SHORT PROBLEM => Quote, word for word, every line starting at the line that contains "What parts and" and ending with the last line of the records; include both of these lines and no others.

DATASET CONTENT =>

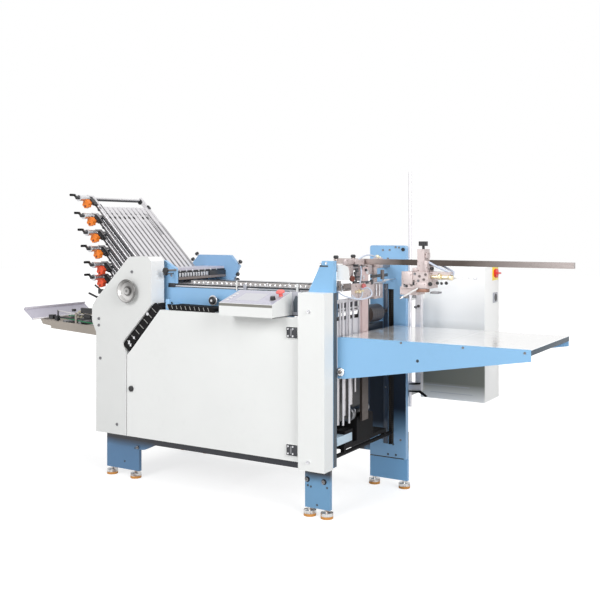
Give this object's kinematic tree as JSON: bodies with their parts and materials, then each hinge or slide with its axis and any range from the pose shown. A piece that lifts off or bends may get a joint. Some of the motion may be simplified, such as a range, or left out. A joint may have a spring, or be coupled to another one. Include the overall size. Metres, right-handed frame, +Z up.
{
  "type": "paper folding machine",
  "caption": "Floor-standing buckle folder: blue frame, white covers, slanted fold plates with crank stops, register table, pile table under a suction head, sheet delivery.",
  "frame": {"origin": "on the floor under the middle of the overall box", "axes": "+X from the delivery towards the pile table, +Y from the operator's side towards the drive side, +Z up"},
  "size_m": [2.8731, 1.194, 1.526],
  "materials": {
    "blue_paint": "satin enamel",
    "white_paint": "fine satin powder coat",
    "cabinet_paint": "satin powder coat",
    "bright_steel": "brushed, bright",
    "polished_sheet": "polished",
    "grey_steel": "ground, dull",
    "rail_steel": "ground, warm grey",
    "machined_block": "machined",
    "lilac_sheet": "satin",
    "trough_sheet": "satin",
    "foot_chrome": "bright",
    "black_plastic": "fine grain",
    "orange_plastic": "semi gloss",
    "red_plastic": "semi gloss",
    "cream_rubber": "soft, matt",
    "dark_roller": "matt",
    "dark_metal": "satin"
  },
  "bodies": {
    "machine": {"base_frame": "blue_paint", "foot_front_left_a": "foot_chrome", "foot_front_left_b": "foot_chrome", "foot_rear_left_a": "foot_chrome", "foot_rear_left_b": "foot_chrome", "foot_front_right_a": "foot_chrome", "foot_front_right_b": "foot_chrome", "foot_rear_right_a": "foot_chrome", "foot_rear_right_b": "foot_chrome", "side_plate_front": "blue_paint", "side_plate_rear": "blue_paint", "drive_housing": "white_paint", "feeder_plate_front": "blue_paint", "feeder_plate_rear": "blue_paint", "left_cover": "white_paint", "column_cover": "white_paint", "register_table": "bright_steel", "control_box": "white_paint", "feed_rail": "rail_steel", "front_gauge": "bright_steel", "lift_drive": "dark_metal", "delivery_trough": "trough_sheet", "control_cabinet": "cabinet_paint", "rear_mast": "bright_steel", "fold_plate_1": "bright_steel", "fold_plate_2": "bright_steel", "fold_plate_3": "bright_steel", "fold_plate_4": "bright_steel", "fold_plate_5": "bright_steel", "fold_plate_6": "bright_steel"},
    "door": {"front_door": "white_paint"},
    "door_lock": {"door_lock": "black_plastic"},
    "main_shaft": {"handwheel": "bright_steel", "fold_roller": "bright_steel"},
    "infeed_roller": {"infeed_roller": "grey_steel"},
    "infeed_lid": {"infeed_lid": "lilac_sheet"},
    "register_knob": {"register_knob": "black_plastic"},
    "ball_rail": {"ball_rail": "grey_steel"},
    "speed_knob": {"speed_knob": "black_plastic"},
    "stop_button": {"stop_button": "red_plastic"},
    "suction_head": {"suction_head": "machined_block"},
    "head_clamp_knob": {"head_clamp_knob": "black_plastic"},
    "pile_table": {"feed_table": "blue_paint", "table_top": "polished_sheet"},
    "feed_drum": {"feed_drum": "dark_roller"},
    "delivery_wheel": {"delivery_wheel": "cream_rubber"},
    "delivery_board": {"delivery_board": "lilac_sheet"},
    "main_switch": {"main_switch": "red_plastic"},
    "stop_crank_1": {"stop_crank_1": "black_plastic"},
    "plate_knob_1": {"plate_knob_1": "orange_plastic"},
    "stop_crank_2": {"stop_crank_2": "black_plastic"},
    "plate_knob_2": {"plate_knob_2": "orange_plastic"},
    "stop_crank_3": {"stop_crank_3": "black_plastic"},
    "plate_knob_3": {"plate_knob_3": "orange_plastic"},
    "stop_crank_4": {"stop_crank_4": "black_plastic"},
    "plate_knob_4": {"plate_knob_4": "orange_plastic"},
    "stop_crank_5": {"stop_crank_5": "black_plastic"},
    "plate_knob_5": {"plate_knob_5": "orange_plastic"},
    "stop_crank_6": {"stop_crank_6": "black_plastic"},
    "plate_knob_6": {"plate_knob_6": "orange_plastic"}
  },
  "joints": [
    {"name": "front_door_hinge", "type": "hinge", "parent": "machine", "child": "door", "pos_m": [0.35245, -0.494, 0.5], "axis": [0, 0, 1], "range_deg": [0, 95]},
    {"name": "door_lock_turn", "type": "hinge", "parent": "door", "child": "door_lock", "pos_m": [-0.60155, -0.49, 0.474], "axis": [0, -1, 0], "range_deg": [0, 90]},
    {"name": "handwheel_turn", "type": "hinge", "parent": "machine", "child": "main_shaft", "pos_m": [-0.61355, -0.405, 0.949], "axis": [0, -1, 0], "continuous": true},
    {"name": "infeed_roller_turn", "type": "hinge", "parent": "machine", "child": "infeed_roller", "pos_m": [-0.45355, -0.205, 1.022], "axis": [0, -1, 0], "continuous": true},
    {"name": "infeed_lid_hinge", "type": "hinge", "parent": "machine", "child": "infeed_lid", "pos_m": [-0.55855, -0.155, 1.054], "axis": [0, -1, 0], "range_deg": [0, 110]},
    {"name": "register_knob_turn", "type": "hinge", "parent": "machine", "child": "register_knob", "pos_m": [-0.17355, -0.385, 0.914], "axis": [0, -1, 0], "range_deg": [-181, 3601]},
    {"name": "ball_rail_shift", "type": "slide", "parent": "machine", "child": "ball_rail", "axis": [0, 1, 0], "range_m": [-0.0125, 0.25]},
    {"name": "speed_knob_turn", "type": "hinge", "parent": "machine", "child": "speed_knob", "pos_m": [0.24745, -0.53746, 0.94228], "axis": [0, -0.2786, 0.9604], "range_deg": [0, 300]},
    {"name": "stop_button_press", "type": "slide", "parent": "machine", "child": "stop_button", "axis": [0, 0.2786, -0.9604], "range_m": [0, 0.006], "stiffness_N_per_m": 600},
    {"name": "stop_crank_1_turn", "type": "hinge", "parent": "machine", "child": "stop_crank_1", "pos_m": [-0.99922, -0.425, 1.40857], "axis": [0, -1, 0], "range_deg": [-1710, 1710]},
    {"name": "plate_knob_1_turn", "type": "hinge", "parent": "machine", "child": "plate_knob_1", "pos_m": [-0.98579, -0.395, 1.37958], "axis": [0, -1, 0], "range_deg": [-175, 175]},
    {"name": "stop_crank_2_turn", "type": "hinge", "parent": "machine", "child": "stop_crank_2", "pos_m": [-0.96786, -0.425, 1.31639], "axis": [0, -1, 0], "range_deg": [-1710, 1710]},
    {"name": "plate_knob_2_turn", "type": "hinge", "parent": "machine", "child": "plate_knob_2", "pos_m": [-0.95443, -0.395, 1.2874], "axis": [0, -1, 0], "range_deg": [-175, 175]},
    {"name": "stop_crank_3_turn", "type": "hinge", "parent": "machine", "child": "stop_crank_3", "pos_m": [-0.94333, -0.425, 1.23106], "axis": [0, -1, 0], "range_deg": [-1710, 1710]},
    {"name": "plate_knob_3_turn", "type": "hinge", "parent": "machine", "child": "plate_knob_3", "pos_m": [-0.9299, -0.395, 1.20207], "axis": [0, -1, 0], "range_deg": [-175, 175]},
    {"name": "stop_crank_4_turn", "type": "hinge", "parent": "machine", "child": "stop_crank_4", "pos_m": [-0.92185, -0.425, 1.14876], "axis": [0, -1, 0], "range_deg": [-1710, 1710]},
    {"name": "plate_knob_4_turn", "type": "hinge", "parent": "machine", "child": "plate_knob_4", "pos_m": [-0.90841, -0.395, 1.11977], "axis": [0, -1, 0], "range_deg": [-175, 175]},
    {"name": "stop_crank_5_turn", "type": "hinge", "parent": "machine", "child": "stop_crank_5", "pos_m": [-0.90036, -0.425, 1.06646], "axis": [0, -1, 0], "range_deg": [-1710, 1710]},
    {"name": "plate_knob_5_turn", "type": "hinge", "parent": "machine", "child": "plate_knob_5", "pos_m": [-0.88692, -0.395, 1.03746], "axis": [0, -1, 0], "range_deg": [-175, 175]},
    {"name": "stop_crank_6_turn", "type": "hinge", "parent": "machine", "child": "stop_crank_6", "pos_m": [-0.89811, -0.425, 1.0034], "axis": [0, -1, 0], "range_deg": [-1710, 1710]},
    {"name": "plate_knob_6_turn", "type": "hinge", "parent": "machine", "child": "plate_knob_6", "pos_m": [-0.88467, -0.395, 0.9744], "axis": [0, -1, 0], "range_deg": [-175, 175]},
    {"name": "suction_head_slide", "type": "slide", "parent": "machine", "child": "suction_head", "axis": [1, 0, 0], "range_m": [-0.17, 0.5]},
    {"name": "head_clamp_turn", "type": "hinge", "parent": "suction_head", "child": "head_clamp_knob", "pos_m": [0.77795, -0.135, 1.18], "axis": [0, 0, 1], "range_deg": [0, 720]},
    {"name": "pile_table_lift", "type": "slide", "parent": "machine", "child": "pile_table", "axis": [0, 0, 1], "range_m": [-0.36, 0.1]},
    {"name": "feed_drum_turn", "type": "hinge", "parent": "machine", "child": "feed_drum", "pos_m": [0.45445, -0.005, 0.853], "axis": [0, 1, 0], "continuous": true},
    {"name": "delivery_wheel_turn", "type": "hinge", "parent": "machine", "child": "delivery_wheel", "pos_m": [-1.10855, -0.317, 0.797], "axis": [0, 1, 0], "continuous": true},
    {"name": "delivery_board_hinge", "type": "hinge", "parent": "machine", "child": "delivery_board", "pos_m": [-1.36655, -0.185, 0.7673], "axis": [0, 1, 0], "range_deg": [-36, 50]},
    {"name": "main_switch_turn", "type": "hinge", "parent": "machine", "child": "main_switch", "pos_m": [0.87245, 0.536, 1.03], "axis": [1, 0, 0], "range_deg": [0, 90]}
  ],
  "couplings": [
    {"joint": "infeed_roller_turn", "follows": "handwheel_turn", "ratio": -0.8333},
    {"joint": "register_knob_turn", "follows": "ball_rail_shift", "rad_per_m": 251.33}
  ]
}
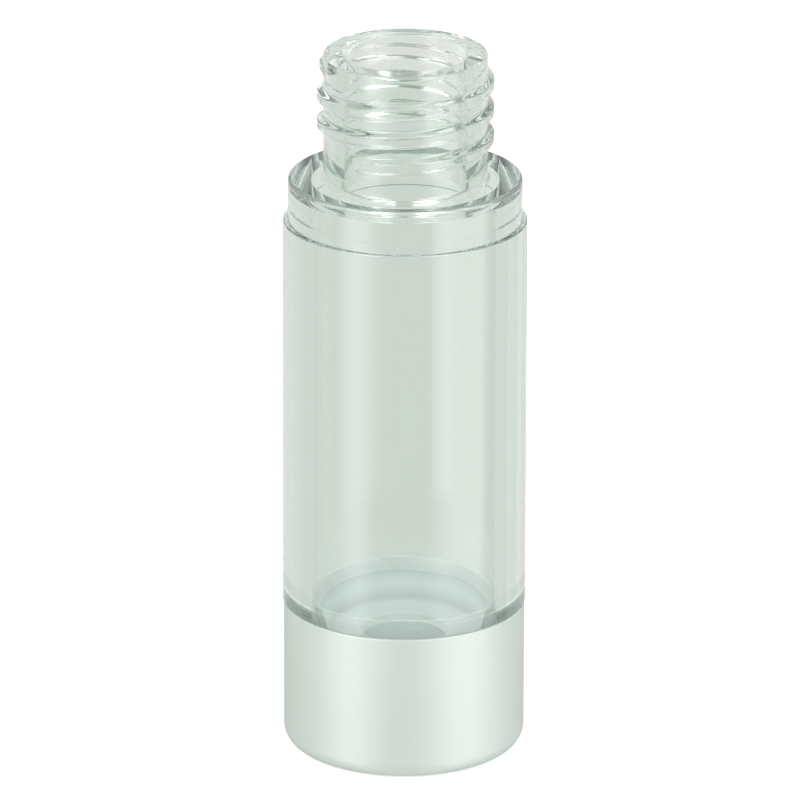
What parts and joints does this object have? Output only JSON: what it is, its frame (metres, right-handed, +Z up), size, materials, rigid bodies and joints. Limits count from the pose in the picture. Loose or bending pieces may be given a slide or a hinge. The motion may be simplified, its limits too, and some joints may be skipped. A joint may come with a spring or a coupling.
{
  "type": "airless bottle",
  "caption": "Clear airless cosmetic bottle with a screw neck, a follower piston sliding in its chamber and a matte metal base, shown without its pump.",
  "frame": {"origin": "centre of the flat foot on which the bottle stands", "axes": "+Z up along the bottle's axis, from the foot to the mouth; -Y towards the picture's viewer"},
  "size_m": [0.0276, 0.0276, 0.0822],
  "materials": {
    "clear_plastic": "clear, polished",
    "piston_plastic": "satin, slightly translucent",
    "liner_plastic": "satin",
    "sleeve_metal": "matte anodised"
  },
  "bodies": {
    "bottle": {"bottle_body": "clear_plastic", "base_liner": "liner_plastic", "base_sleeve": "sleeve_metal"},
    "piston": {"piston": "piston_plastic"}
  },
  "joints": [
    {"name": "piston_slide", "type": "slide", "parent": "bottle", "child": "piston", "axis": [0, 0, 1], "range_m": [0, 0.0471]}
  ]
}
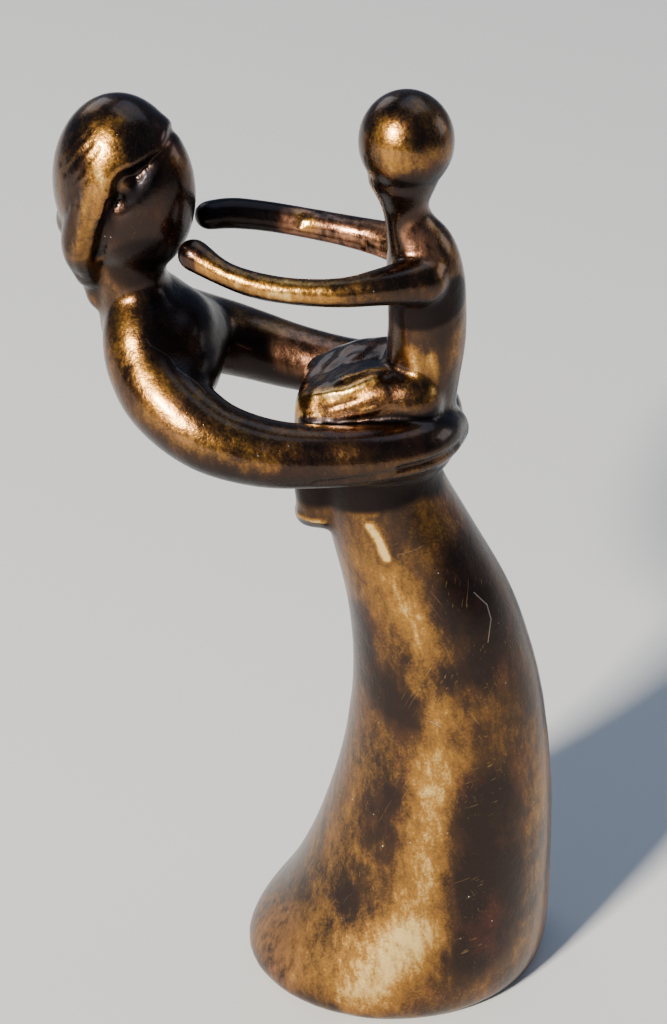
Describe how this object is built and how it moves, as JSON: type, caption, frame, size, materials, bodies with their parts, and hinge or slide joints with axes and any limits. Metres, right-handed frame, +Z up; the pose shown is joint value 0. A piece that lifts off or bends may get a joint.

FINAL RESULT =>
What parts and joints does this object have? Output only JSON: what it is, its frame (metres, right-handed, +Z up), size, materials, rigid bodies and joints. Limits count from the pose in the picture. Loose or bending pieces may be given a slide or a hinge. The motion may be simplified, its limits too, and some joints may be skipped. A joint may come with a spring or a coupling.
{
  "type": "airless bottle",
  "caption": "Clear airless cosmetic bottle with a screw neck, a follower piston sliding in its chamber and a matte metal base, shown without its pump.",
  "frame": {"origin": "centre of the flat foot on which the bottle stands", "axes": "+Z up along the bottle's axis, from the foot to the mouth; -Y towards the picture's viewer"},
  "size_m": [0.0276, 0.0276, 0.0822],
  "materials": {
    "clear_plastic": "clear, polished",
    "piston_plastic": "satin, slightly translucent",
    "liner_plastic": "satin",
    "sleeve_metal": "matte anodised"
  },
  "bodies": {
    "bottle": {"bottle_body": "clear_plastic", "base_liner": "liner_plastic", "base_sleeve": "sleeve_metal"},
    "piston": {"piston": "piston_plastic"}
  },
  "joints": [
    {"name": "piston_slide", "type": "slide", "parent": "bottle", "child": "piston", "axis": [0, 0, 1], "range_m": [0, 0.0471]}
  ]
}
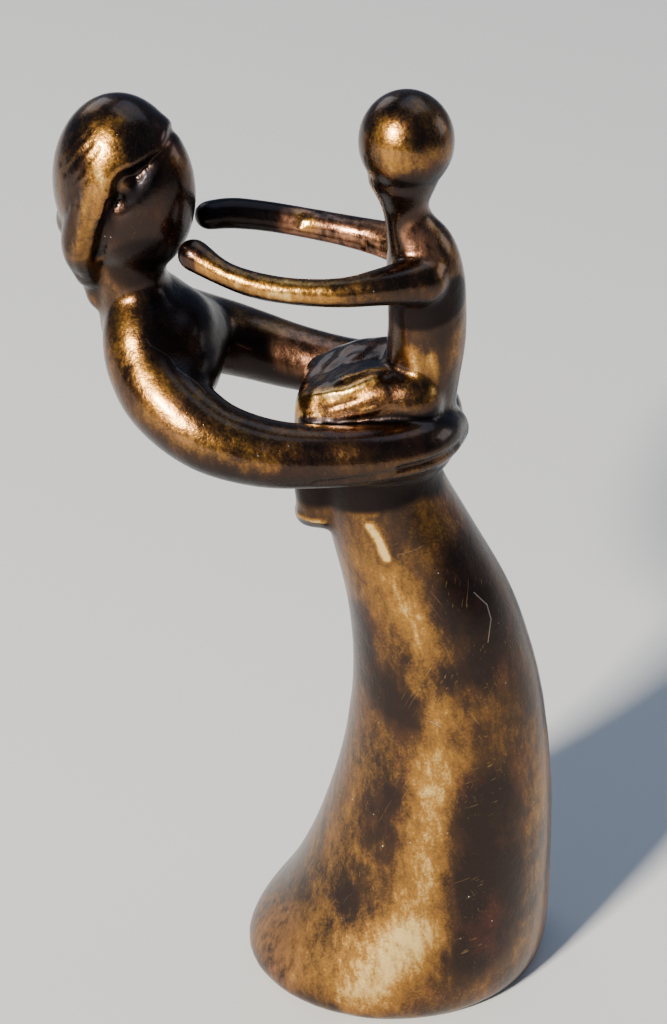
Describe how this object is built and how it moves, as JSON: type, caption, frame, size, materials, bodies with their parts, and hinge or slide joints with axes and any limits. Metres, right-handed frame, +Z up; the pose shown is joint value 0. A piece that lifts off or bends may get a joint.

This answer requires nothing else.